Print the first line of the material below and each line after it, exactly as written, ending with the line that contains "return [(start, start".

[start Provided material]

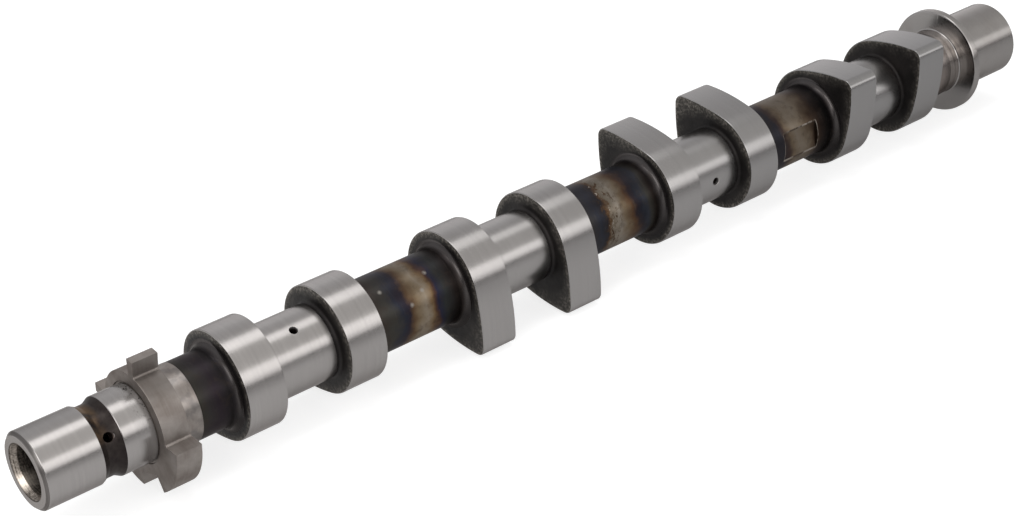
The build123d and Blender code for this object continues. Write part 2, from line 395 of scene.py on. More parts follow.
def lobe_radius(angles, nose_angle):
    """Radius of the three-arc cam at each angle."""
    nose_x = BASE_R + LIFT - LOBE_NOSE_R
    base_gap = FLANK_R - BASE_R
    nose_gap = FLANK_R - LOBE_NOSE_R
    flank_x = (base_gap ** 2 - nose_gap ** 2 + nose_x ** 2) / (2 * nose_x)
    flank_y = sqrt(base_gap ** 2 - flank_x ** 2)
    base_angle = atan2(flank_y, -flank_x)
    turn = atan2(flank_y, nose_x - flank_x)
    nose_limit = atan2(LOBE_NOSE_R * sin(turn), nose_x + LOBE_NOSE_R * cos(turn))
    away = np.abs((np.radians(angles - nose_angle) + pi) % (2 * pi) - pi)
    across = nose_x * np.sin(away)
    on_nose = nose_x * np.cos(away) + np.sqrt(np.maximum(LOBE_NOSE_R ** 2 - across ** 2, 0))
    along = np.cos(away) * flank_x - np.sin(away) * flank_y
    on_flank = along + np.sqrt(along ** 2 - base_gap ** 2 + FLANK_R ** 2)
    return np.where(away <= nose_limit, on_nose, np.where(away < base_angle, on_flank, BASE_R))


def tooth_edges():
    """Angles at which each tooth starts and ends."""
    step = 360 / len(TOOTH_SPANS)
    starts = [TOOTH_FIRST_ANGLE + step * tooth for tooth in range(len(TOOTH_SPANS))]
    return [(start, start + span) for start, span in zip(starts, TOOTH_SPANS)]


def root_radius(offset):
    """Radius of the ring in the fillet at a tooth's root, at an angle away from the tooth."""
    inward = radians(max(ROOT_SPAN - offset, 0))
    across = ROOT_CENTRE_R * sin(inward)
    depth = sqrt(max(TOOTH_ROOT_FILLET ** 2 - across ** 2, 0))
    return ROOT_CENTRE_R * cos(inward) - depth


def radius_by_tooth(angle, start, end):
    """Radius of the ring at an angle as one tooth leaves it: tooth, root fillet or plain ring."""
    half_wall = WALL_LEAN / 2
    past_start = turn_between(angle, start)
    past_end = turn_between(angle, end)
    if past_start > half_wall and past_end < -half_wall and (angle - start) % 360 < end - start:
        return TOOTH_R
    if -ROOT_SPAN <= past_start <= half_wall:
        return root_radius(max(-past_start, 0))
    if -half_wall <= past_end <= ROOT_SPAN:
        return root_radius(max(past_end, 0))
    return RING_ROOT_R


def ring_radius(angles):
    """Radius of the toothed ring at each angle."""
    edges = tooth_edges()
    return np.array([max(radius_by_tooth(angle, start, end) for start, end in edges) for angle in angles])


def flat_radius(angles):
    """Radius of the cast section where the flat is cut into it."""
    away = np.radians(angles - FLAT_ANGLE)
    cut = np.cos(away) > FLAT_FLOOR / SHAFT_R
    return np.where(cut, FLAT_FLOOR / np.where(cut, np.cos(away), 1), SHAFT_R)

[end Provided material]

■ The response ■
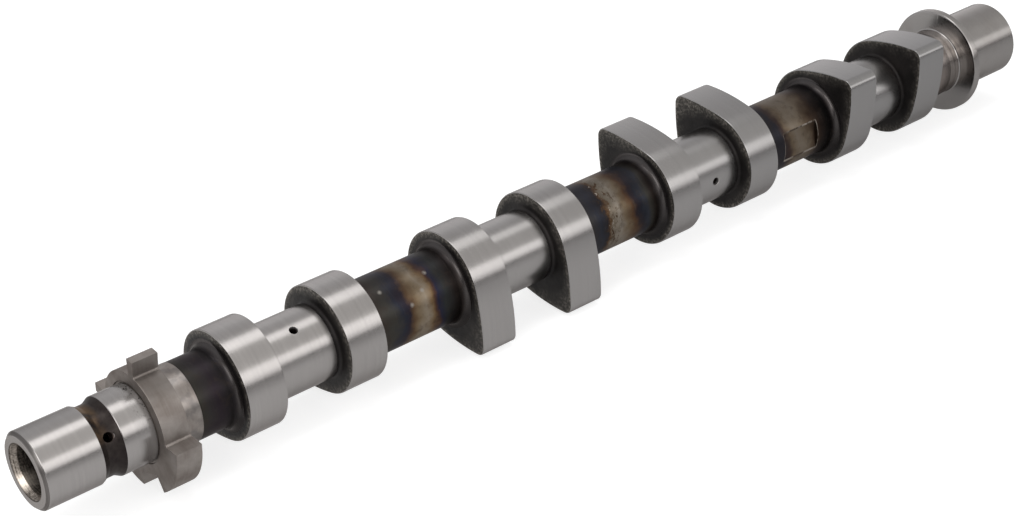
The build123d and Blender code for this object continues. Write part 2, from line 395 of scene.py on. More parts follow.
def lobe_radius(angles, nose_angle):
    """Radius of the three-arc cam at each angle."""
    nose_x = BASE_R + LIFT - LOBE_NOSE_R
    base_gap = FLANK_R - BASE_R
    nose_gap = FLANK_R - LOBE_NOSE_R
    flank_x = (base_gap ** 2 - nose_gap ** 2 + nose_x ** 2) / (2 * nose_x)
    flank_y = sqrt(base_gap ** 2 - flank_x ** 2)
    base_angle = atan2(flank_y, -flank_x)
    turn = atan2(flank_y, nose_x - flank_x)
    nose_limit = atan2(LOBE_NOSE_R * sin(turn), nose_x + LOBE_NOSE_R * cos(turn))
    away = np.abs((np.radians(angles - nose_angle) + pi) % (2 * pi) - pi)
    across = nose_x * np.sin(away)
    on_nose = nose_x * np.cos(away) + np.sqrt(np.maximum(LOBE_NOSE_R ** 2 - across ** 2, 0))
    along = np.cos(away) * flank_x - np.sin(away) * flank_y
    on_flank = along + np.sqrt(along ** 2 - base_gap ** 2 + FLANK_R ** 2)
    return np.where(away <= nose_limit, on_nose, np.where(away < base_angle, on_flank, BASE_R))


def tooth_edges():
    """Angles at which each tooth starts and ends."""
    step = 360 / len(TOOTH_SPANS)
    starts = [TOOTH_FIRST_ANGLE + step * tooth for tooth in range(len(TOOTH_SPANS))]
    return [(start, start + span) for start, span in zip(starts, TOOTH_SPANS)]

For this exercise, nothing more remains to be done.